Thursday, August 02, 2007
Portis preaches goal to stay focused
The Redskins running back says he didn't have a passion for playing football during a miserable 2006 campaign.
ASHBURN, Va. -- Clinton Portis says he's a changed man.
Clinton Portis says he now lives in the present.
Clinton Portis says he's going to worry only about himself, discuss only himself.
"I'm going to keep Clinton Portis out of trouble," the Washington Redskins running back vowed last week. "I'm going to keep Clinton Portis focused. I'm going to keep Clinton Portis on top of his game. ... I don't know how anybody feels. I don't know what anybody's thinking. I don't know what anyone's going through. The only thing I know is what's going on in Clinton Portis' life."
Told about his star's remarks, Redskins coach Joe Gibbs said he couldn't remember Clinton Portis ever talking himself into trouble. Gibbs wasn't at this summer's Beach Blitz in Virginia Beach, when Portis told a television station he supported Atlanta quarterback Michael Vick's right to engage in dogfighting, sparking a national backlash that lasted a couple of weeks.

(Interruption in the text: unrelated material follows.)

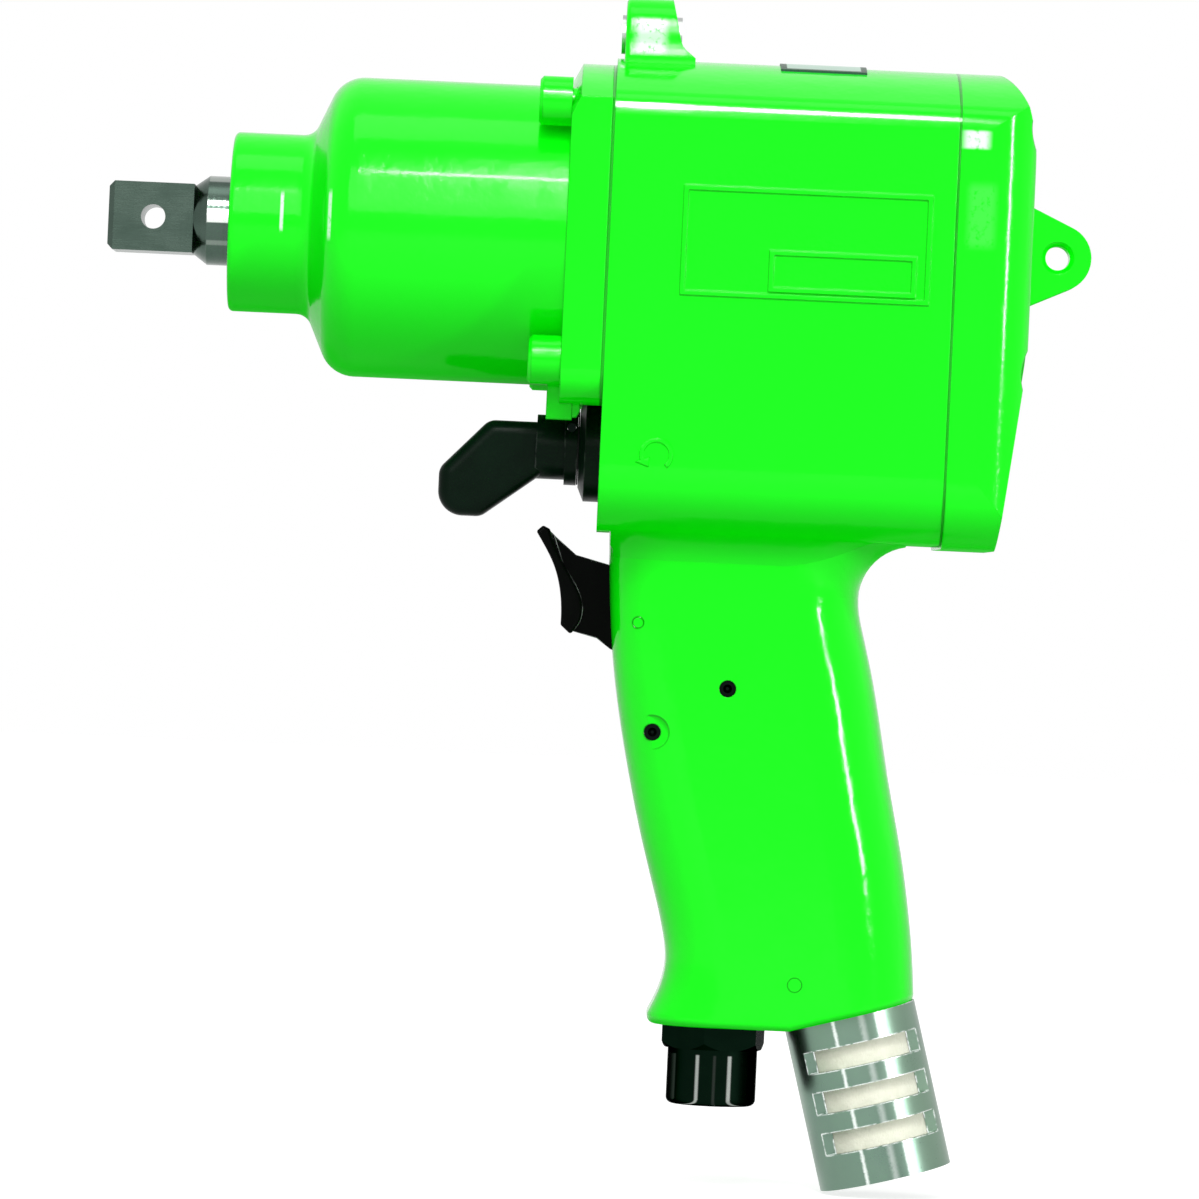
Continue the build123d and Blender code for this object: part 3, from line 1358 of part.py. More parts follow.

Redskins officials say Portis was bewildered by the firestorm his comments drew from one vocal segment of the public. The remarks were made at the end of a long, playful exchange with teammate Chris Samuels. He'd done nothing but express an opinion, one born out of his rural southern roots. There, he later explained, dogfighting was common.
He thought he was being set up, spied on by hidden cameras, the day a woman sat beside him in an airport, opened her dog carrier and began feeding her pet. It all turned out to be ironically innocent. But it also served to give Portis, who doesn't own a dog and isn't into pets, a glimpse of a different perspective.
But that's the past and, as Portis said, he's so intent on the here and now that he wouldn't be able to answer a question about something that happened a week ago. He is coming off the worst of five often-spectacular NFL seasons, a 523-yard effort sabotaged by a shoulder injury in the preseason opener and, later, a broken hand. On Nov. 14, the Redskins ended his season by placing him on injured reserve, leaving him trying to reestablish himself as one of the league's elite backs.
He has also struggled with tendinitis in his right knee throughout the summer and has missed the past two days of training camp. He has a plan once he returns to better health.
"For three of my five years, I think I played that way," Portis said.
"I think it took until I felt comfortable, until I felt I'd arrived at elite status ... that I was a superstar, that I relaxed. Then I get hurt and all of a sudden, you feel like everything you've done is forgotten about. Now, I'm stepping out like a rookie. I have to prove that I'm still the dangerous [number] 26."
He'll be accorded every opportunity, though Ladell Betts ran for 1,154 yards last season. Portis is the starter, and while Betts probably will play more than the usual backup, Portis' breakaway ability gives him the edge with associate head coach/offense Al Saunders.
Portis mystified Saunders a year ago by removing himself from games, eliminating some of Saunders' play-calling options.
"We settled our differences," Portis said. "We never really sat down and said what each other had to say. I just have to buy into his system. ... I have to adjust. Ladell came in and was successful in this scheme. He found a way to adjust to it. I have to do the same."
Last year, Portis said, he was "burnt out" on football. Gibbs' declaration that the players remain and work out at Redskins Park set up the game as a year-round endeavor that drained Portis' enthusiasm.
"I was really tired of football," he said. "The excitement, the attitude towards football, wasn't there. ... I never really had football in me last year."
Now things are different. The time spent away from the game gave him a chance to recharge his batteries and reassess his priorities.
"I had the opportunity to go back, to miss football, to look at my mistakes, where I went wrong," he said. "Being away from the team is something you miss. You get the opportunity to find yourself."
The first place he is looking is inside Gibbs' system. Portis said he's tired of being an "outcast," tired of speaking up on behalf of the team. He is "weak from battling for everyone else," he said without elaborating.
"You've got to pick your own poison and pick your own battles," he added. "Now, I've got to battle for myself."
That doesn't mean that the playful Portis has been buried for good. Asked how he would improve training camp, Portis joked that he'd turn it into a "resort," the better for players to start the season healthy, the better for them to win.
"I've always thought long-term and where I wanted to be at the end of the year," he said.
"Now, it's week by week. I want to go out and find a way for us to be successful."